I have heard echoes of my story in the words of Judge Kavanaugh. And I have felt my soul break.
And for you who are in this sanctuary, or who are reading a manuscript of this sermon, or who are listening to the recording: that is where I am leaving it.
I will not put my wounds on display. But rest assured that things that have happened to me that cause me pain. And there are things I have done that I am ashamed of.
And I know that some of you—maybe even a lot of you; maybe even most of you; maybe even all of you—are in the same position. We are broken in so many ways. We bear our wounds in so many ways.

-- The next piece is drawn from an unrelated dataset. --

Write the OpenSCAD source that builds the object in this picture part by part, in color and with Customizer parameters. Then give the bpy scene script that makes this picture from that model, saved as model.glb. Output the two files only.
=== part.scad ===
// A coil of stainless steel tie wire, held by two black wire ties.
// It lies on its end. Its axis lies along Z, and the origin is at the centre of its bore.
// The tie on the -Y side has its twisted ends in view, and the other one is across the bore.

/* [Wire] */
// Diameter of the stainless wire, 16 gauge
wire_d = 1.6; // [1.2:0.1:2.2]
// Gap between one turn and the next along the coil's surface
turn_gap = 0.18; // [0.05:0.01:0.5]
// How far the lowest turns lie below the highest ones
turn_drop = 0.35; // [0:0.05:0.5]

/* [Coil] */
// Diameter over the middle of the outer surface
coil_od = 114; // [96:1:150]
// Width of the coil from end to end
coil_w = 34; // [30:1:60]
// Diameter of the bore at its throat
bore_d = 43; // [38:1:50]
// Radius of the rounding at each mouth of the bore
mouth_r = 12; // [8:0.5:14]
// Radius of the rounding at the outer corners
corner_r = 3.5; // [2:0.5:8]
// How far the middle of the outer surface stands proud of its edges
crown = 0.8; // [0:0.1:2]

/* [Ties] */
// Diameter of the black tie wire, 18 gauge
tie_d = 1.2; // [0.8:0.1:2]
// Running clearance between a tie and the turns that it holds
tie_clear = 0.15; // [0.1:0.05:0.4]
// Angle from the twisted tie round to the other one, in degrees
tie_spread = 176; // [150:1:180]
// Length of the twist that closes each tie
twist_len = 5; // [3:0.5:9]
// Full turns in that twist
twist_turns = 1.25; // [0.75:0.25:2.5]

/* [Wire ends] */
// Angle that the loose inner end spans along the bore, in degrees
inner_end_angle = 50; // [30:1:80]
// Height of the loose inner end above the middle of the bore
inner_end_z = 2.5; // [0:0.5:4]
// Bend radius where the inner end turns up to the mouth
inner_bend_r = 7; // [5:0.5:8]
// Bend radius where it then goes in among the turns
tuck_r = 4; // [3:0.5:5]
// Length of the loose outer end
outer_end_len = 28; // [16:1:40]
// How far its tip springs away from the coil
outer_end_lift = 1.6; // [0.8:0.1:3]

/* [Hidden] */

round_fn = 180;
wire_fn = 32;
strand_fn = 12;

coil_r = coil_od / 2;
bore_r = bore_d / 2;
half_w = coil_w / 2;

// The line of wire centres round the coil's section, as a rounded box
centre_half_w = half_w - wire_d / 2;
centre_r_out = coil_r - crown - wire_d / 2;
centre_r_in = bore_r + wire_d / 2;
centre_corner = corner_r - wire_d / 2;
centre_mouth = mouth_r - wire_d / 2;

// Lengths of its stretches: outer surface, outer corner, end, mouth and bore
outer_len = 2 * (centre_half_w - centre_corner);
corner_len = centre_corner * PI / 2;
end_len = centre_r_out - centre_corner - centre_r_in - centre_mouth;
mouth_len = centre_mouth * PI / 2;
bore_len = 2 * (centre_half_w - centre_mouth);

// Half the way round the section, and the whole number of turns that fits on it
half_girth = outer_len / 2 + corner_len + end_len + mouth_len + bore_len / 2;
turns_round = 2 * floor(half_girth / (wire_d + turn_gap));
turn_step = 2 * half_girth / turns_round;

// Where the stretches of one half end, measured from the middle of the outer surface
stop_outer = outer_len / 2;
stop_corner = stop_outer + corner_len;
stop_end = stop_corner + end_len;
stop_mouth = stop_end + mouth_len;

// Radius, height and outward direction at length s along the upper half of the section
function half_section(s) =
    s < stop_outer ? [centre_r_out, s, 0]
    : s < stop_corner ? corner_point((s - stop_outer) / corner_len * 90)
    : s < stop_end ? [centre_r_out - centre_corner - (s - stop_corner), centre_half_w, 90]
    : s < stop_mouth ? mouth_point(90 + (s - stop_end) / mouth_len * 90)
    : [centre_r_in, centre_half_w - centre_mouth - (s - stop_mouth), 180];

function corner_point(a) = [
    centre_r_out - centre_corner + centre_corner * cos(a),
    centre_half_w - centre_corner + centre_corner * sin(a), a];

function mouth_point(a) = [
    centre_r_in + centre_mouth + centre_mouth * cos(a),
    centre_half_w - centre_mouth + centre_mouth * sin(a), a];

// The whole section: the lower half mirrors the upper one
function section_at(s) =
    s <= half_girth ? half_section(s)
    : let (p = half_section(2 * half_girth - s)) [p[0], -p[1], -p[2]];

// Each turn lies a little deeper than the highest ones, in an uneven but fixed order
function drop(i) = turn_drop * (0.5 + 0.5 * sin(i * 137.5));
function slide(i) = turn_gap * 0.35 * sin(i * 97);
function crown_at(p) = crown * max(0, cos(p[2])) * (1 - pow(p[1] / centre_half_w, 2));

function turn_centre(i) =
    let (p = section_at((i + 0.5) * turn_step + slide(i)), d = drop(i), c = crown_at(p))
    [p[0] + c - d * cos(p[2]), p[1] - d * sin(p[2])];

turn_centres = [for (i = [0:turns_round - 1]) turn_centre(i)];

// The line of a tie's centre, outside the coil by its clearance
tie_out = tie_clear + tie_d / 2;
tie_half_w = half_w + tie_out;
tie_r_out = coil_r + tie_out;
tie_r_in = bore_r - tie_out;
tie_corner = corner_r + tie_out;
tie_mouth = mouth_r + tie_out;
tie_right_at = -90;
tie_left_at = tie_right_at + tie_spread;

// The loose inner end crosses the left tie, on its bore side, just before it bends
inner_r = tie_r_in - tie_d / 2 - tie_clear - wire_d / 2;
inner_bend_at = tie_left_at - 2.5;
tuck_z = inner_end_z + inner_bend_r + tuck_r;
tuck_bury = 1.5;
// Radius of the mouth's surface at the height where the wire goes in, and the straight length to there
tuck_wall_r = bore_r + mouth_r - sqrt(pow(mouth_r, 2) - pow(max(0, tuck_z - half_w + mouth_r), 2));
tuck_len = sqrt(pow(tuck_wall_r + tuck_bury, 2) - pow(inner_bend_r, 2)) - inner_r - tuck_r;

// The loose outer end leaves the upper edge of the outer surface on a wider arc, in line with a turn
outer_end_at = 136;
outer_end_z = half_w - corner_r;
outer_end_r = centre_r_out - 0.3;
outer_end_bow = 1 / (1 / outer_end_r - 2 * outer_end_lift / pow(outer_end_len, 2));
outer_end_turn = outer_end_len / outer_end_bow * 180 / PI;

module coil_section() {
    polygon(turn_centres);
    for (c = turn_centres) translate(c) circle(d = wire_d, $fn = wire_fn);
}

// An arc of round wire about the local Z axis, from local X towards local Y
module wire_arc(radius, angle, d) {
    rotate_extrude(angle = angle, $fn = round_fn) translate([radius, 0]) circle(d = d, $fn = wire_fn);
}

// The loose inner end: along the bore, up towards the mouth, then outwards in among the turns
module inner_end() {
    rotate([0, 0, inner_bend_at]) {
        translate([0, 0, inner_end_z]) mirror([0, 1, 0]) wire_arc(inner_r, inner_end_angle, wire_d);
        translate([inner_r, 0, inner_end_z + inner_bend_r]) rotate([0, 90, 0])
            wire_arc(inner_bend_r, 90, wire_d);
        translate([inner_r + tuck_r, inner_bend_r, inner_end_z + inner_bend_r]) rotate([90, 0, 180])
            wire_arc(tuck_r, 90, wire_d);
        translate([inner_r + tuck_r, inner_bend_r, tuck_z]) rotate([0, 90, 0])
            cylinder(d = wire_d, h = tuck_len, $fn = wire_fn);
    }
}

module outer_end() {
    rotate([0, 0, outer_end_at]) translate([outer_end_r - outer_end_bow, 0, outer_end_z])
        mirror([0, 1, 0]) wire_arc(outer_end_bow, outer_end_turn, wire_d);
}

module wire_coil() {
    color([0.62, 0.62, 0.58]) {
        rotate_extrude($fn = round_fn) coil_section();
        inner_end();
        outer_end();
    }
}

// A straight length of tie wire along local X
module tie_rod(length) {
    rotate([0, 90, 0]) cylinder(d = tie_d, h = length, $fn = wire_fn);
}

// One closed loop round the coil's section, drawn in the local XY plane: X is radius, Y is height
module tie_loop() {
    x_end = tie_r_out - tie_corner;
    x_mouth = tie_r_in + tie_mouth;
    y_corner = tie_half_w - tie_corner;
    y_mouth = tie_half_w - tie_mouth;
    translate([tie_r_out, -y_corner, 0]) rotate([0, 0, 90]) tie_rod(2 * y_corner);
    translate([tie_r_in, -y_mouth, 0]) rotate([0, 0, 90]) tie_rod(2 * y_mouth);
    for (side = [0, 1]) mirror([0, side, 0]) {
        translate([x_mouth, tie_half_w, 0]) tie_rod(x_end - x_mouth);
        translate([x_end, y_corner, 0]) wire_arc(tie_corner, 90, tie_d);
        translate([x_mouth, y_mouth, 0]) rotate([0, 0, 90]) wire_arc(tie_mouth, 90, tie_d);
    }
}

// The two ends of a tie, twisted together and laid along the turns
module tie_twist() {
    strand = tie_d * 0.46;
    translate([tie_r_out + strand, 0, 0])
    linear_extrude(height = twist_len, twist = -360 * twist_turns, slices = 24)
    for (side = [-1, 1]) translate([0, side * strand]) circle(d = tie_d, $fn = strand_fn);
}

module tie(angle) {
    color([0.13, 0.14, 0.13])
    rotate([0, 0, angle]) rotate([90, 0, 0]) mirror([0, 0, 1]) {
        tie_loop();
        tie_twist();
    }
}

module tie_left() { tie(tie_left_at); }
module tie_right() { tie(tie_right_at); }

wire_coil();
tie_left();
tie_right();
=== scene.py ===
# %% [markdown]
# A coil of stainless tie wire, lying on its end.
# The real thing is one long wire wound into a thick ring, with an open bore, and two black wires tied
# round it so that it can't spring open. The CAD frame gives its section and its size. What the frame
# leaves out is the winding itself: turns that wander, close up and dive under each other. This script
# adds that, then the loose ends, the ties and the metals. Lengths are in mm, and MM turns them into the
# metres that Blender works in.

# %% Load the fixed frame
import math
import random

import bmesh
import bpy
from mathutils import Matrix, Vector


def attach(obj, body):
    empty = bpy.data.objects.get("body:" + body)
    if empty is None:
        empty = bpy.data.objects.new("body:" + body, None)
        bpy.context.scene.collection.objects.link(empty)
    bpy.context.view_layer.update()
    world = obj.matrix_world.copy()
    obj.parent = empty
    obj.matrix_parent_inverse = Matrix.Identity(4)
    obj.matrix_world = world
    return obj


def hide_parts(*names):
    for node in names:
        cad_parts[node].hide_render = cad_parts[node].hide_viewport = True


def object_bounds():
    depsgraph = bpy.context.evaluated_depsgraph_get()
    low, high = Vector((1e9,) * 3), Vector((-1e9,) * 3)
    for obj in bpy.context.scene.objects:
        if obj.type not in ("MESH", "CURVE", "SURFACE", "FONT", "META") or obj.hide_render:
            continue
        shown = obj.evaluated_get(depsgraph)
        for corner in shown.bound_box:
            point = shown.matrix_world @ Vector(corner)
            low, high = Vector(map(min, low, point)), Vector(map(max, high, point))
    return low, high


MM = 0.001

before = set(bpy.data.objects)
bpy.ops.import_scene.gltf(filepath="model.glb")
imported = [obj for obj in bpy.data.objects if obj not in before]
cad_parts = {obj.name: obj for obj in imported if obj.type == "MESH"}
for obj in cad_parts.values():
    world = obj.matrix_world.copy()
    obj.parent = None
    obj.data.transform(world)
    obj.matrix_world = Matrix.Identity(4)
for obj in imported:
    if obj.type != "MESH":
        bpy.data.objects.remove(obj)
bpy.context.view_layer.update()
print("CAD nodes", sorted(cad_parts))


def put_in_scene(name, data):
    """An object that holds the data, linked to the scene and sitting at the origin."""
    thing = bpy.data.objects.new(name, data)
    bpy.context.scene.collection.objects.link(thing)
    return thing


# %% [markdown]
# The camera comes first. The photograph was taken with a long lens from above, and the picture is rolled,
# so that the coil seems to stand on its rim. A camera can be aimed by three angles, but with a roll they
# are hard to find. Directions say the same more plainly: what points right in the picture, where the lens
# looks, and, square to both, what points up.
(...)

But the reason I am telling you that, is that sometimes, those of us who preach, preach the sermon that we need to hear. And I know what I have needed to hear for the last week or two, and I know that there are other people who need to hear the same thing:
No matter who you are, no matter where you are on life’s journey, no matter what has been done to you, and no matter what you have done… you are welcome here. You are welcome in this church. You are welcome at this table
Whether you are a victim, or a perpetrator, or both, or neither, or somewhere in-between, you are crowned with glory and honor, you are loved and you are worthy of love. And because of that, you can live a life that is not defined by what has happened to you or what you have done to others. Because of that, you and I and all of us can live lives that are defined by the grace of the Lord Jesus Christ, by the love of God, and by the fellowship of the Holy Spirit.
And that begins, in some small way, with coming together at this little corner of a big table, with people who we cannot yet forgive and with people who cannot yet forgive us.
It begins, in some small way, with coming together at this little corner of a big table and eating together in our mutual brokenness.
It begins, in some small way, with coming together at this little corner of a big table, with all of the other people who depend, in faith, on the promise and hope of Jesus Christ. Which is to say, everyone.
And it begins with the knowledge—even when we can’t quite believe it—that we are welcome at this table and we are worthy of this table.